The IPL crisis should be viewed as a Modi-given opportunity for cleaning up the stables. At present, BCCI is behaving like a good mother disciplining an errant child. As late as now, Modi wanted to reveal the names and details of ownership of the teams. Where was Modi for the last three years? As late as now, BCCI wanted to study the legal implications of making the ownership public before making it public. The point of view of both the mother and child is laughable, but here the mother is clearly much more in the wrong. This fact should not go unnoticed.
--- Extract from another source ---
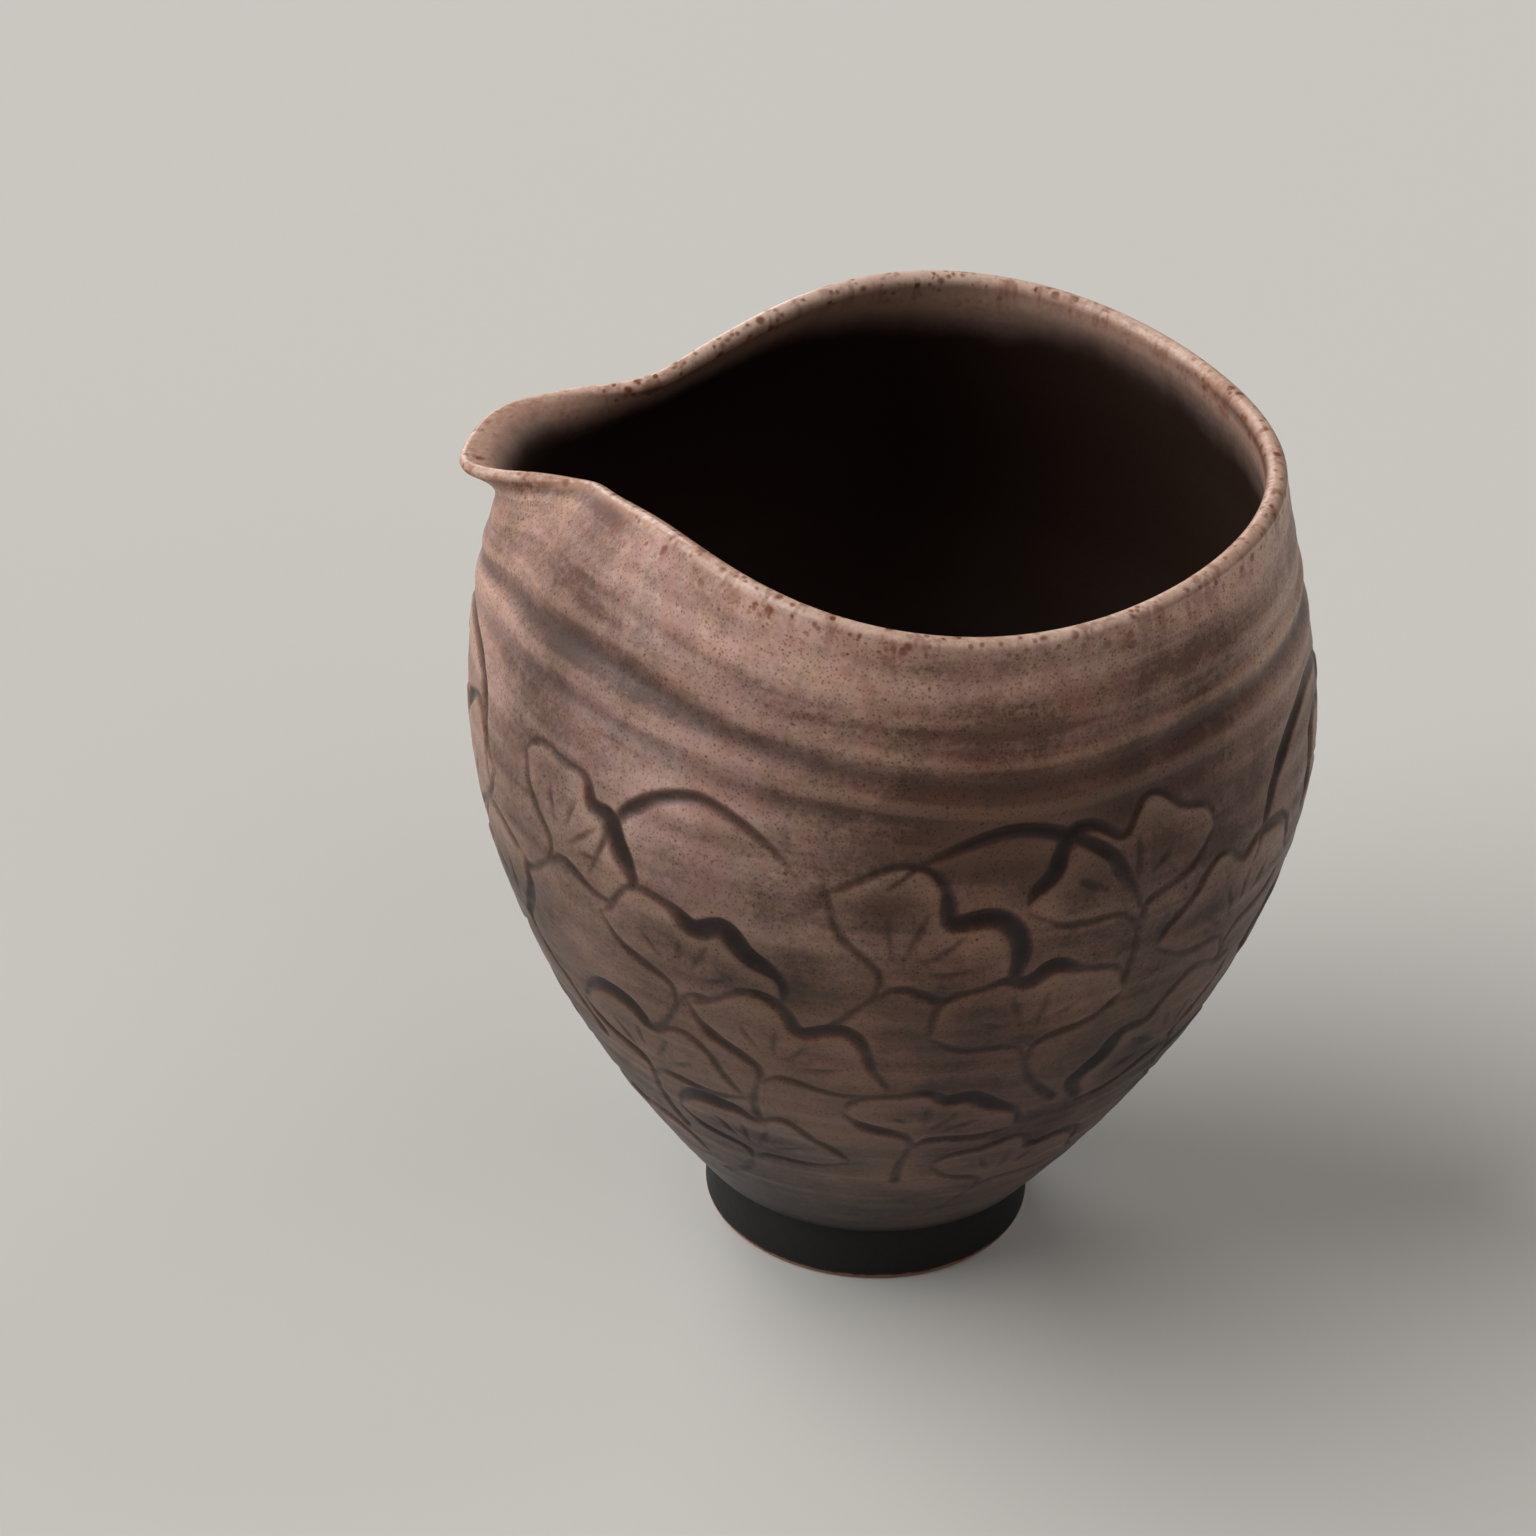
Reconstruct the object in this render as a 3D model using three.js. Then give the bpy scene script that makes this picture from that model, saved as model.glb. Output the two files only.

Also, a final plea as a cricket fan. How come no one has really protested about the absolutely shoddy nature of the "new" Ferozshah Kotla stadium. No matter whether you view the cricket from the cheapest or the most expensive seats, the stadium is an embarrassment. Couldn't some of the "in the name of promoting cricket" money have gone into building a stadium that is representative of the Capital city of the new India? Does it not matter that there is only one scoreboard at the Kotla grounds and that half the stadium cannot see it? Something about the oh-so cricket loving corporate sponsors: you cannot see the scoreboard (remember there is only one) from their cushy seats. Does it not matter that no attempt is made to create an environment where one can go to enjoy the experience of watching cricket, even the IPL? Has any member of BCCI, or for that matter the Lok Sabha, seen a worse stadium in the world, let alone in India? Why has this gone on for so long without question or accountability? A legitimate question: Where has all the revenue from selling old liquor bottles gone?